Podejrzany nie miał stałego miejsca pobytu. Mimo to garwolińscy policjanci wytropili go w Ząbkach pod Warszawą. 46-latek usłyszał wtedy pierwsze zarzuty dokonania oszustw na szkodę innych osób, a sąd zastosował wobec niego środek zapobiegawczy w postaci trzymiesięcznego tymczasowego aresztu. W uzasadnieniu podkreślił, że tylko sprawne działanie Policji doprowadziło do zatrzymania mężczyzny, który ukrywał się przed organami ścigania.
Policjanci zwalczający przestępczość gospodarczą nadal zajmowali się tą sprawą ustalając, jaką skalę na terenie całego kraju miała prowadzona przez mężczyznę działalność przestępcza. Funkcjonariusze ustalili kolejnych pokrzywdzonych m. in. z Legnicy, Lublina, Łomianek, Ząbek czy Rzeszowa. Łącznie oszust wyłudził prawie 100 tysięcy złotych.

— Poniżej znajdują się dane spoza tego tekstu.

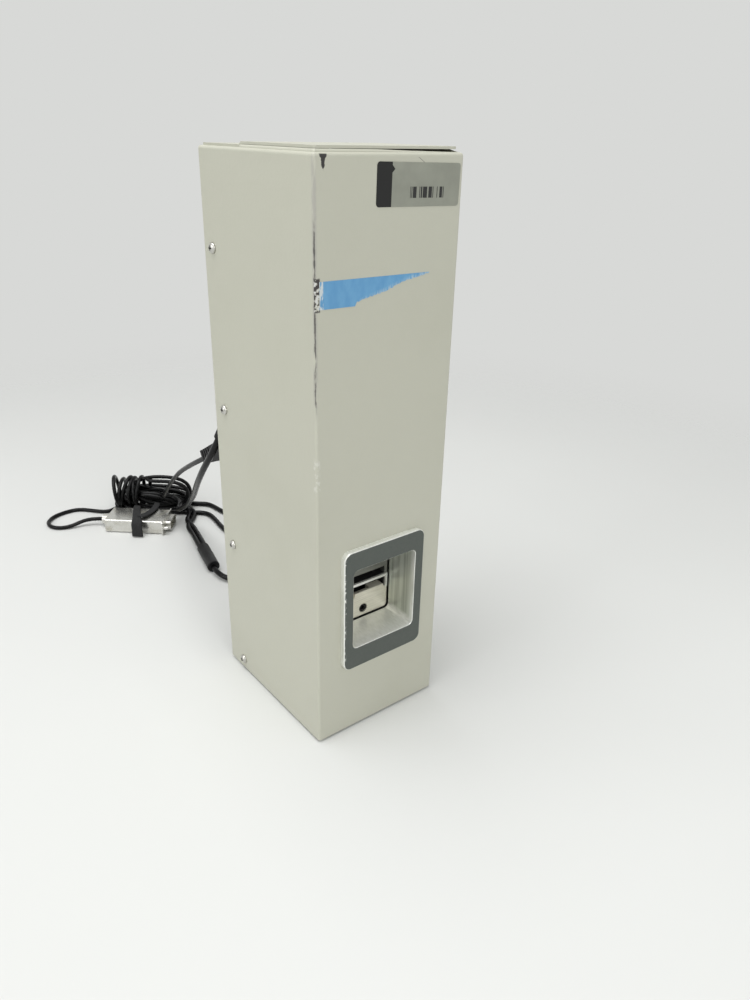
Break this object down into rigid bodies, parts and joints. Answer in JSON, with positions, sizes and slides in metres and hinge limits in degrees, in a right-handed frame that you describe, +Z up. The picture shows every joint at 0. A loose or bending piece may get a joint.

W wyniku kilkumiesięcznej, wytężonej pracy funkcjonariuszy i prokuratury do Sądu Rejonowego w Garwolinie został skierowany akt oskarżenia przeciwko 46-latkowi zawierający w sumie 13 zarzutów. Zgodnie ze zgromadzonym w sprawie materiałem dowodowych podejrzany odbywał już kary pozbawienia wolności za podobne przestępstwa. Przed sądem będzie więc odpowiadał jako recydywista.
Za oszustwo określone w kodeksie karnym w art. 286 grozi kara pozbawienia wolności do 8 lat. W przypadku działania w warunkach recydywy sąd może orzec karę do 12 lat.